The last tile you need to slip into the mosaic, and then your picture will be complete, is Erik Prince. Erik Prince visited the Seychelles Islands in January to meet with a representative of Vladimir Putin, one of many meetings he made as an unofficial representative of the United States — yet neither Russia nor the Emirates where he had these meetings ever questioned his authority for a moment. Let that one sink in.
The whole roster is accounted for, Prince, Pence, DeVos, Bannon, Koch, and just because they’re new to the national spotlight doesn’t mean that they haven’t been there all along, Peroutka and Roy Moore. Plus Steve Bannon is encouraging Prince, America’s most controversial mercenary to make a run for the US Senate in the State of Wyoming, toppling GOP old guard Senator John Barrasso - as part of Bannon’s “insurgent” campaign to replace the GOP with a party of his own personal vision — and that of Robert and Rebekah Mercer.

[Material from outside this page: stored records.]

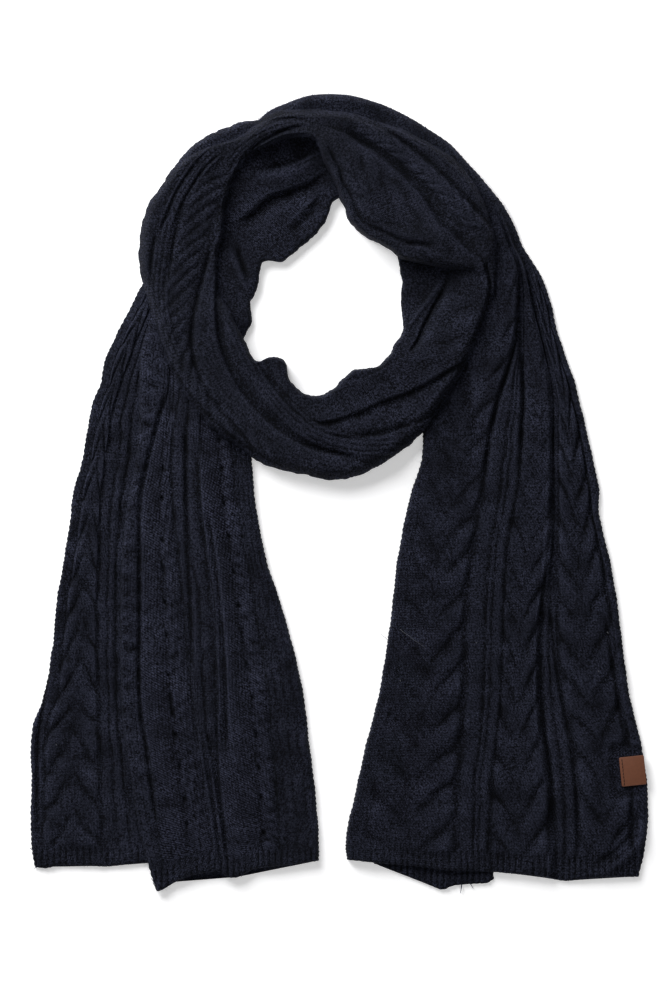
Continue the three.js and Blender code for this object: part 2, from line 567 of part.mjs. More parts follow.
const TAILS = {
  left: { rows: LEFT_ROWS, lanes: LEFT_LANES, hem: LEFT_HEM, underside: [0.97, 0.5, 0.03] },
  back: { rows: BACK_ROWS, lanes: BACK_LANES, hem: BACK_HEM, under: underBack,
    underside: [0.985, 0.5, 0.12, 0.08, 0.015] },
  right: { rows: RIGHT_ROWS, lanes: RIGHT_LANES, folds: RIGHT_FOLDS, hem: RIGHT_HEM, under: underRight,
    pressed: (x, y) => x > PRESSED.fromX && y > PRESSED.fromY && y < PRESSED.toY,
    underside: [0.985, 0.75, 0.56, 0.52, 0.07, 0.04, 0.015] },
  turnedUnder: { rows: TURNED_UNDER_ROWS, lanes: TURNED_UNDER_LANES, hem: TURNED_UNDER_HEM, hemRows: 1,
    underside: [0.98, 0.5, 0.02] },
};
for (const [name, shape] of Object.entries(TAILS)) solids[name] = toSolid(tail(shape));
grown.back = toSolid(tail({ ...TAILS.back, grow: SEAM_GAP }));

// The leather label, a plain plate with round corners
function labelMesh() {
  const [w, h, r] = [LABEL.width / 2, LABEL.height / 2, LABEL.corner];
  const outline = new THREE.Shape();
  outline.moveTo(-w + r, -h);
  outline.lineTo(w - r, -h).absarc(w - r, -h + r, r, -Math.PI / 2, 0);
  outline.lineTo(w, h - r).absarc(w - r, h - r, r, 0, Math.PI / 2);
  outline.lineTo(-w + r, h).absarc(-w + r, h - r, r, Math.PI / 2, Math.PI);
  outline.lineTo(-w, -h + r).absarc(-w + r, -h + r, r, Math.PI, 1.5 * Math.PI);
  const plate = { depth: LABEL.thick, bevelEnabled: false, curveSegments: 4 };
  const geometry = new THREE.ExtrudeGeometry(outline, plate);
  const mesh = new THREE.Mesh(geometry, new THREE.MeshStandardMaterial({ ...LEATHER, metalness: 0 }));
  mesh.name = 'leather_label';
  mesh.position.set(...toPart(LABEL_PLACE.x, LABEL_PLACE.y), LABEL_BED + SEAM_GAP);
  mesh.rotation.z = THREE.MathUtils.degToRad(LABEL_PLACE.turn);
  return mesh;
}

const [underMain, underEdge] = cutBy(solids.under, [grown.over, grown.loop]);
const PIECES = {
  neck_band_over: solids.over,
  front_loop: cutBy(solids.loop, [grown.over])[0],
  neck_band_under: underMain,
  neck_band_under_back_edge: underEdge,
  right_shoulder: cutBy(solids.shoulder, [grown.over, grown.loop])[0],
  right_tail: cutBy(solids.right, [grown.over, grown.loop, grown.shoulder])[0],
  right_tail_turned_under: solids.turnedUnder,
  left_tail: cutBy(solids.left, [grown.loop, grown.back])[0],
  left_tail_turned_back: cutBy(solids.back, [grown.loop])[0],
};
const scarf = new THREE.Group();
for (const [name, solid] of Object.entries(PIECES)) scarf.add(toMesh(name, solid, KNIT));
scarf.add(labelMesh());

export default scarf;
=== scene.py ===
"""The looks of a cable-knit scarf that lies flat, wound once into a loop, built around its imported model."""
import math

import bpy
import numpy as np
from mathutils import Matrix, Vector


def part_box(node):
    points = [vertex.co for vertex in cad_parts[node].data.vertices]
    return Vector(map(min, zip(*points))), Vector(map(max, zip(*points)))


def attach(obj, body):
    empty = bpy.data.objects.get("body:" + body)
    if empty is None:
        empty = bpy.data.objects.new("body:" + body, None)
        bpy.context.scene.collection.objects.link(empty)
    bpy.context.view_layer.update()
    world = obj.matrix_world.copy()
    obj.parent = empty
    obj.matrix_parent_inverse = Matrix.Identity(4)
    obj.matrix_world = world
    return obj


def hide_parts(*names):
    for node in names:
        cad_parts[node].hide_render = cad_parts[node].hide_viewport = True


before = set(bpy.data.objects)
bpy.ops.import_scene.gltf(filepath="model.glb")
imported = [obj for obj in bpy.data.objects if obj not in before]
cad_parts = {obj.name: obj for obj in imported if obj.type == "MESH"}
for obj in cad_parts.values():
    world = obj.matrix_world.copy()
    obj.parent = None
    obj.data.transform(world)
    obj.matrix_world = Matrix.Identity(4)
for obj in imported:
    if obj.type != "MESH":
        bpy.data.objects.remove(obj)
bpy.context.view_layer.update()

bl_info = {
    "name": "Cable-knit scarf",
    "version": (1, 0, 0),
    "blender": (4, 5, 0),
    "location": "3D View > Sidebar > Scarf",
    "description": "Knits the stretches of a laid scarf, its leather label, its loose yarn and a plain stage",
    "category": "Add Mesh",
}

MM = 0.001

# The layout grid: places in the tables are in its steps, x to the right and y down
GRID_STEPS = 622
GRID_MIDDLE_X, GRID_MIDDLE_Y = 339.75, 492.3
PHOTO_WIDTH, PHOTO_HEIGHT = 667, 1001


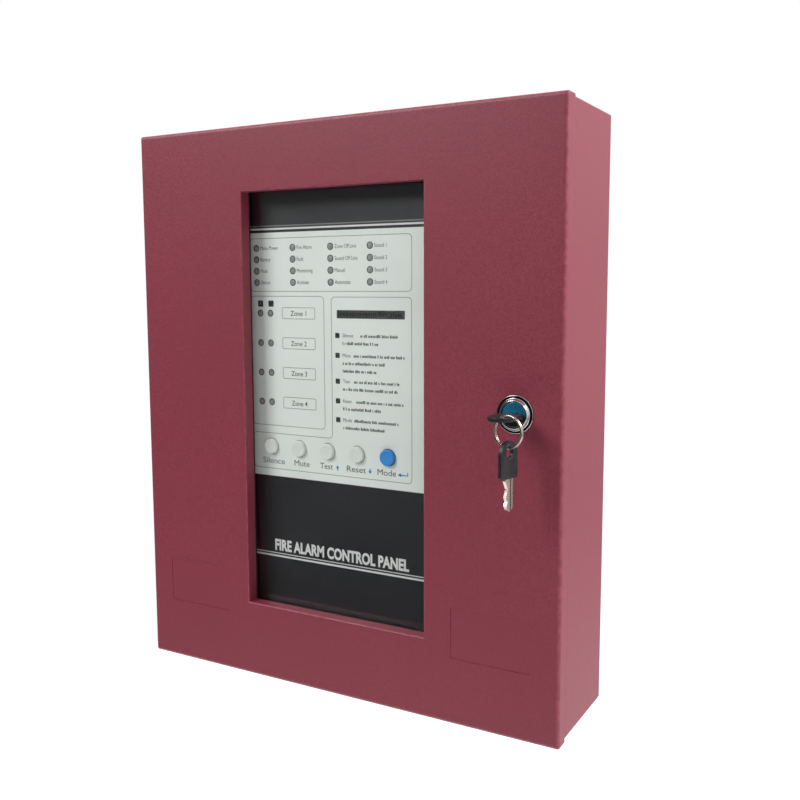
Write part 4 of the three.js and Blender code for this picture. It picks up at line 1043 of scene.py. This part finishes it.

So if you’ve been connecting all the dots 1. There is a shadow group of conservatives and crazies who meet regularly to decide the cliched, but nevertheless quite real “new world order” which they intend to implement; 2. Roy Moore and his group of backers, chiefly Michael Perouta, are militants who want to found an all white Anglo-Celtic Christian nation, and if they have to do it violently, then by God that’s how it will be; 3. Steve Bannon may be out of the White House, but like Anakin Skywalker embracing the Dark Side his powers have only increased and he’s hell bent on tearing down the established GOP in a nationwide insurgent campaign; 4. Infamous Blackwater mercenary and Mike Pence bankroller Erik Prince is on board to help with all this, and he wants to be a United States Senator as well. Erik Prince is quite the chess player. He picked up pawn Mike Pence when he was hosting a talk show at a teakettle station in Rushville, Indiana after two failed attempts at running for congress and now he’s transmuted Pence into a bishop, in this particular game. If he can make him King he will.
If all this doesn’t scare the hell out of you, check to see if you’re in a coma.